The non-controversy started on Monday. During a joint press conference with visiting leaders from Canada and Mexico, President Obama express confidence (as anyone in his shoes naturally would) that the Supreme Court would uphold his signature health care reform law. Just as important, Obama made the point of reminding Americans that the Court's failure to do so would look an awful lot like the kind of "judicial activism" conservatives claim to decry:

Ultimately, I'm confident that the Supreme Court will not take what would be an unprecedented, extraordinary step of overturning a law that was passed by a strong majority of a democratically elected Congress. And I'd just remind conservative commentators that for years what we've heard is, the biggest problem on the bench was judicial activism or a lack of judicial restraint -- that an unelected group of people would somehow overturn a duly constituted and passed law. Well, this is a good example. And I'm pretty confident that this Court will recognize that and not take that step. [Emphasis mine.]
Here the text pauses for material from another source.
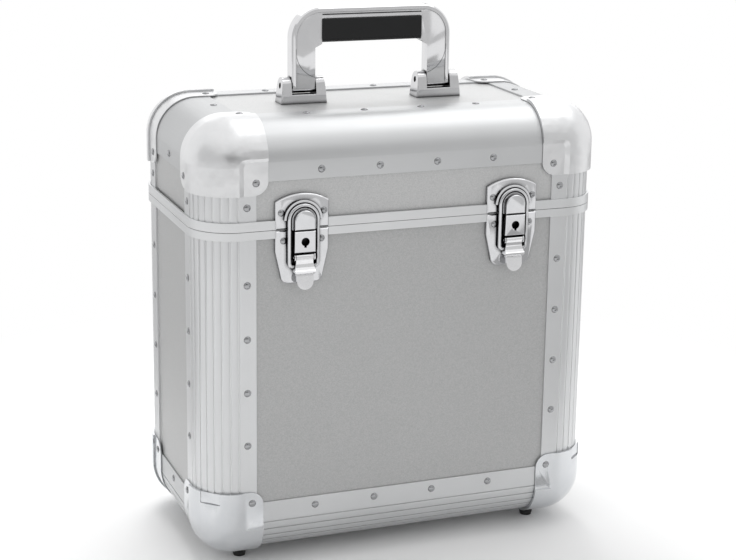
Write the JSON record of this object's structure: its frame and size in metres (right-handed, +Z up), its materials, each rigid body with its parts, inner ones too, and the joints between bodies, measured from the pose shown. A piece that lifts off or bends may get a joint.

And on Tuesday, President Obama clarified exactly what he meant by an "unprecedented, extraordinary step." He obviously wasn't calling into question the Supreme Court's power of judicial review, but instead was merely highlighting the 70 years of history during which the Court has not overturned Congressional laws aimed at regulating national economic activity:

Let me be very specific. We have not seen a Court overturn a law that was passed by Congress on an economic issue, like health care, that I think most people would clearly consider commerce -- a law like that has not been overturned at least since Lochner. Right? So we're going back to the '30s, pre New Deal.
And the point I was making is that the Supreme Court is the final say on our Constitution and our laws, and all of us have to respect it, but it's precisely because of that extraordinary power that the Court has traditionally exercised significant restraint and deference to our duly elected legislature, our Congress. And so the burden is on those who would overturn a law like this.
[Emphasis mine.]

In his speech to the Associated Press, the President was putting a spotlight on a much bigger issue than the constitutionality of the ACA. While the Supreme Court did indeed strike down labor laws in the infamous 1905 case of Lochner v. New York and nullify early New Deal legislation in Schechter and other rulings, beginning in 1937 the Court showed tremendous deference to Congress acting under its Commerce Clause power. (The Court's 1996 ruling barring federal regulation of guns near local schools may have been an exception, but it only served to highlight the national scope of Congress' commerce power.) The growing pressure from FDR and the public alike produced the "switch in time that saved nine," as well as programs like Social Security. As Jeffrey Rosen put it in 2005:

Today, the conventional wisdom among liberal and conservative legal thinkers alike is that Lochner was decided incorrectly and that the court's embrace of judicial restraint on economic matters in 1937 was a triumph for democracy.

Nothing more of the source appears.